This is not the place to go through the long history of "peaceful coexistence." We can trace various facets back to Lenin's declaration in October 1915 that if he got power he would propose an unacceptable peace and "prepare a revolutionary war;" to Trotsky's pronouncement two weeks after they took power ("We desire the speediest peace on the principles of honorable coexistence and coöperation of peoples; we desire the speediest overthrow of the rule of capital"); to Lenin's 1920 coexistence statement to a Hearst reporter followed the same year by a warning to the Moscow party cell leaders (kept secret till after his death) that "as long as capitalism and Socialism exist side by side we cannot live in peace;" to Litvinov's 1922 proposal of a "proportional reduction in arms" at a time when the Soviet Union was secretively arming with the aid of the Wehrmacht. The whole sequence of these utterances from the first down to Malenkov's amiable chat with Ambassador Bohlen and Congressman Wickersham while Migs were shooting down one of our planes boils down to this: divide and disarm your opponents while you work unceasingly for their destruction.

Nor is there anything these "new" men have so far done that would not accord with the last programmatic utterance on foreign policy by Joseph Stalin (in "Economic Problems of Socialism in the U.S.S.R.," 1952) in which he urged that through the "peace fight" they could undermine "bellicose governments," perhaps develop it into "a movement for the overthrow of capitalism," make more likely war between capitalist countries than between the non-Soviet and the Soviet worlds, and isolate the United States. ("To think that Germany, Britain, France, Italy and Japan . . . will not try to smash U.S. domination and force their way to independent development is to believe in miracles.")

The main foreign policy proposals were summed up this year by Marshal Bulganin in his speech delivered on November 7:

(1) "A collective security system in Europe," i.e.
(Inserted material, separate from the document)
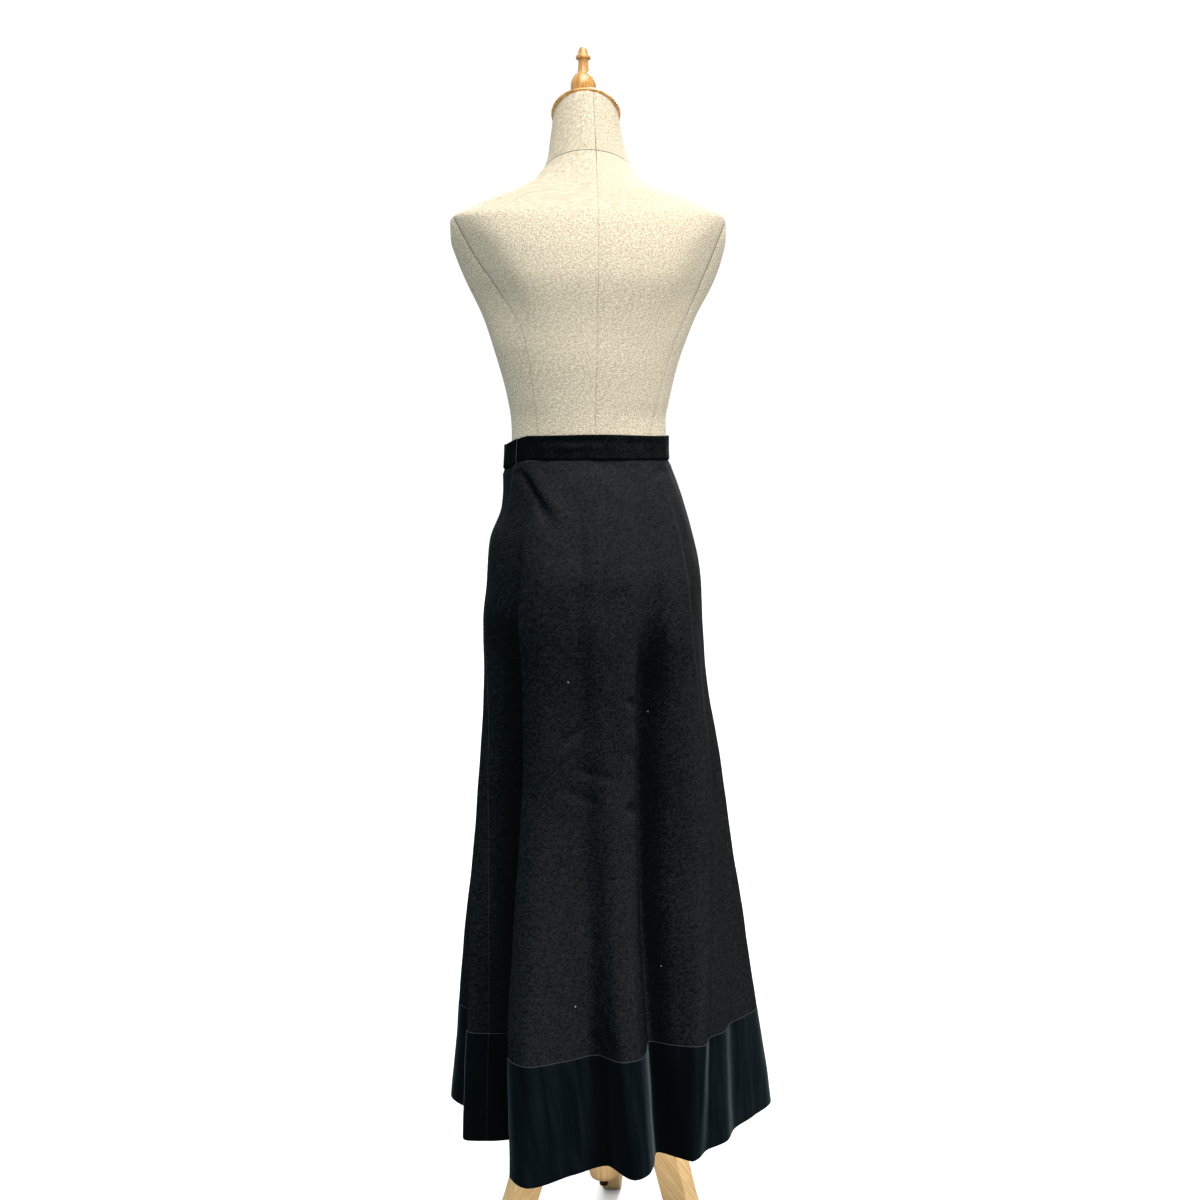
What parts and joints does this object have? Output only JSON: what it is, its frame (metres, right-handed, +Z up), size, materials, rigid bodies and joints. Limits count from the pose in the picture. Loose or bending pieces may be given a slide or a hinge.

Europe with Russia but without the United States.

(2) German unification by "peaceful means," i.e. the continued disarming of Germany and the holding of "elections" such as have been proposed in Korea, and practised so resourcefully in the "peaceful unification" of all postwar satellite coalition governments.

(3) Proportionate reduction of armaments, which would leave overwhelming superiority to the heavily armed Soviet Bloc; and "prohibition of weapons of mass extermination," which would eliminate the one weapon in which the free world has superiority, without the guarantees of a fool-proof control and inspection.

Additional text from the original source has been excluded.